Example Solution for Part 2a
Hints:
  • Here, a groupby will work well, and pandas’ plot routine will treat each column as a separate bar for each group.
  • You can use the width property to control the amount of whitespace between bars.

b. Scatterplot (15 pts)

From the bar chart, we think there may be a negative correlation between attack and defense averages versus speed averages. First, compute a data frame that includes the mean attack, defense, and speed averages for each primary type, and then add the attack and defense means together to create a new column. Plot this new column versus the speed column. Label the axes appropriately. You should see one significant outlier with respect to the negative correlation. Determine the primary type of this outlier.

Hints:
  • You can select multiple columns to be processed after a groupby, and the same aggregation can be applied to all of them.

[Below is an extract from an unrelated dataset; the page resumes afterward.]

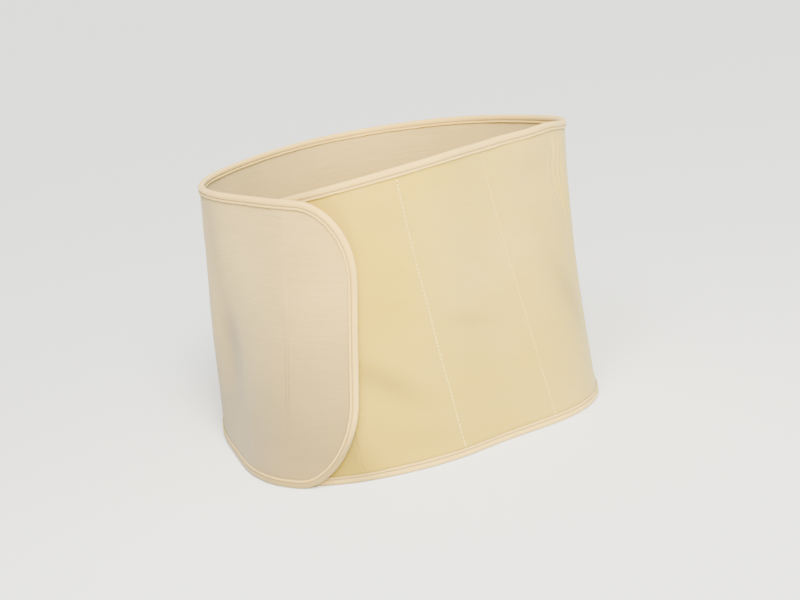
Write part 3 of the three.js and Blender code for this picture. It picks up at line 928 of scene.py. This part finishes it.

c. Interactive Scatter Matrix (25 pts)

Now, let’s use all three attributes and use altair to create a scatter matrix. A scatter matrix is a bunch of scatterplots, one for each pair of variables. Begin by creating a scatterplot that compares just attack and speed. Once you have this, change the x and y values to use the repeat capabilities of altair, and set the repeat over the speed, attack, and defense attributes. Finally, add a brush to the visualization so that we can interactively check relationships between the individual attributes. For example, try creating a rectangular selection over those primary types with high average attack and defense to see where their speeds land.

Example Solution for Part 2c
Hints:

3. Attack-Defense Distribution (30 pts)

a. Bubble Chart (15 pts)

Using altair, create a bubble chart visualization that shows Pokémon positioned by attack and defense, sized by speed, and colored by generation. Make sure you aren’t biasing the visualization toward showing more from the later generations; this occurs by having later generations plotted on top of the older generations.

Example Solution for Part 3a
Hints:
  • Consider the size and color encodings to create a bubble chart
  • To obtain a different colormap for the generation, consider tagging it with a different type
  • Investigate the sample method of a pandas dataframe to reorder data items

b. Binned Scatterplot (15 pts)

Since Part b led to major overdraw problems (points occluding other points), we will create a binned scatterplot that shows the count of the number of Pokémon in a particular attack/defense bin. This will help us better see the distribution of Pokémon according to attack and defense measures. Use 1200 bins (40x30) or some other reasonable number that shows the trend.

Example Solution for Part 3b
Hints:
  • You can do aggregations in a field definition
  • Bin transforms are very useful here. It is likely easier than trying to do this using pandas.